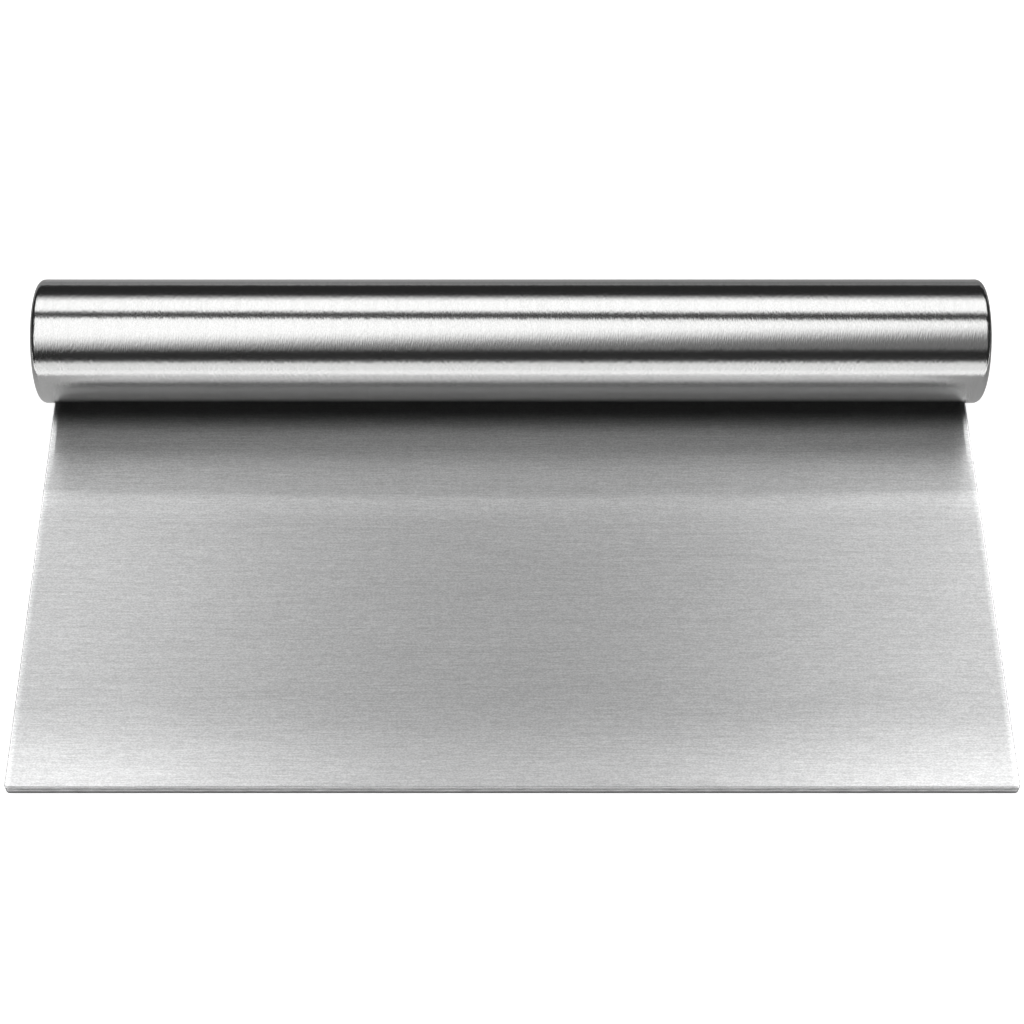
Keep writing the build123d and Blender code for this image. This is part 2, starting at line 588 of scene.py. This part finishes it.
def blade_right_end(across, along):
    return right_end(across, along)[0], 0.9


light_card("blade_left_end", 2, 2, blade_left_end, False, blade)
light_card("blade_right_end", 2, 2, blade_right_end, False, blade)


# A grey card on the floor, beside and behind the tool, for the handle alone
behind = 92 * mm            # from the card's front to the back of the tool


def grey_card(across, along):
    """Brightest close to the handle's outline, and a little brighter again far behind it."""
    x = card_length * (across - 0.5)
    depth = floor_depth * along**2
    away = max(abs(x) - tube_end, depth - behind, 0)
    level = 0.15 + 0.26 * step(depth, 0.25, 0.1) + 0.4 * exp(-away / 0.05)
    level *= 1 - 0.2 * step(x, 0, 0.05)
    return (x, blade_low.y + depth, card_lift), level


card = light_card("grey_card", 160, 60, grey_card, False, tube, *caps)
card.visible_diffuse = False
card.visible_shadow = False


# A pale card just above it, so the blade's cut edges see the floor and not the grey card
def blade_floor(across, along):
    x, y, z = grey_card(across, along)[0]
    return (x, y, z + 0.1 * mm), 0.45


card = light_card("blade_floor", 2, 2, blade_floor, True, blade)
card.visible_diffuse = False
card.visible_shadow = False

deselect()
bpy.ops.object.light_add(type="AREA", location=(0, 0.1, 0.6))
lamp = bpy.context.object
lamp.name = "floor_lamp"
lamp.data.shape = "SQUARE"
lamp.data.size = 0.7
lamp.data.energy = 4.0
lights_only(lamp, floor)

# The world: white behind everything
world = bpy.data.worlds.new("studio")
bpy.context.scene.world = world
world.use_nodes = True
background = world.node_tree.nodes["Background"]
background.inputs["Color"].default_value = (1, 1, 1, 1)
connect(world, seen_ray(world), background.inputs["Strength"])

# The camera: in front of the blade, looking down on it as the photograph does
looks_down = 57.03          # degrees
deselect()
bpy.ops.object.camera_add(
    location=(-3.14 * mm, -185.3 * mm, 296.9 * mm),
    rotation=(radians(90 - looks_down), 0, 0),
)
camera = bpy.context.object
camera.data.sensor_width = 36
camera.data.lens = 77.54
camera.data.shift_x = 21 / 1024
camera.data.clip_start = 0.01
bpy.context.scene.camera = camera
bpy.context.scene.view_settings.view_transform = "Standard"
■ ■ ■
▶ Task objective
Write out each line of the data that holds the string "scene".

▶ Solution to the exercise
Keep writing the build123d and Blender code for this image. This is part 2, starting at line 588 of scene.py. This part finishes it.
bpy.context.scene.world = world
bpy.context.scene.camera = camera
bpy.context.scene.view_settings.view_transform = "Standard"